Similarly, we decided not to differentiate the building material intensities by definition of floor area, because of lack of evidence of MIs differing across floor area definitions and only partial data availability. While this attribute is recorded as part of the H&F database, less than half of the datapoints (49%) can be associated with a clear definition of floor area. Among them, the majority (46% of all datapoints) use gross floor area and just 27 datapoints (3% of all datapoints) use net floor area. Yet, their Mis are within range of the other datapoints and no significant differences could be detected.

Data updates

The RASMI data will be kept up-to-date by collating MI values into the H&F database as they are found in the literature appear in new publications. The value range estimation process will be re-run with any new MI values at least once a year and the new ranges will be made available on the GitHub repository, with date-based versioning. As more raw MI data becomes available through research, more dimensions such as construction periods can be easily added to our procedure. Likewise, with more and better data on other materials (e.g. architectural finishings), the same process demonstrated here can be used to expand to MI ranges beyond the eight main structural materials.

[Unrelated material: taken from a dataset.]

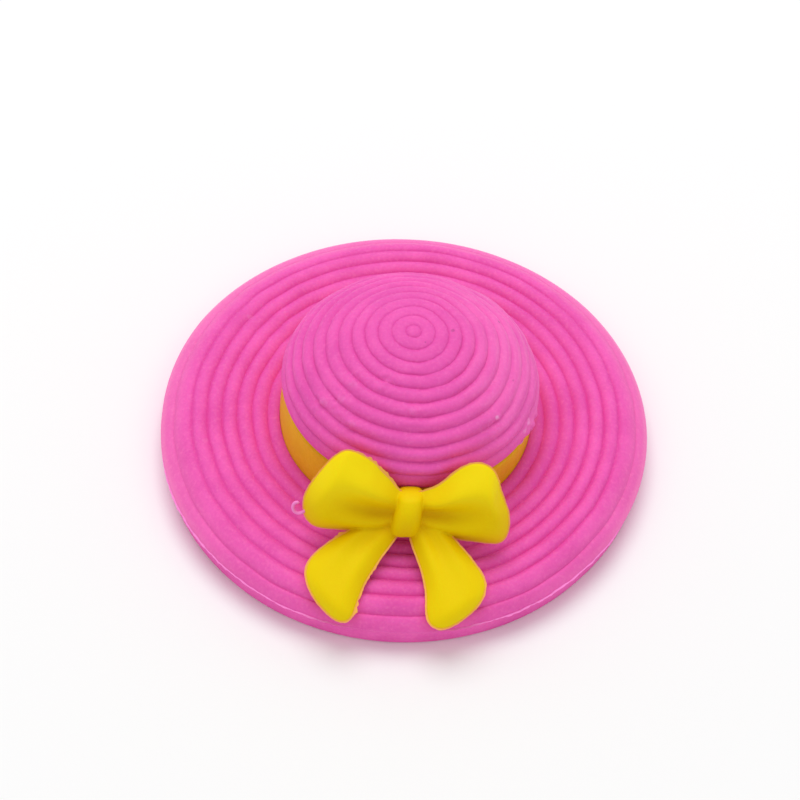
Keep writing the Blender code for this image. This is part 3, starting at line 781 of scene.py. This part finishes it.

In this regard, our estimation approach also highlights the inequality of current data coverage in different global regions, especially in the Global South, and the need for efforts by the scientific community to address these knowledge gaps. Furthermore, the code can be forked to differentiate MIs by other features than function type, structure type, or regions. Likewise, different definitions of features than the ones we use are possible, for example different region classifications than the 32 SSP regions, or breaking up highly aggregated regions with already rich data like the EU15 to sub-regions like North European EU countries and South European EU countries, thus capturing the material intensities of their unique construction styles.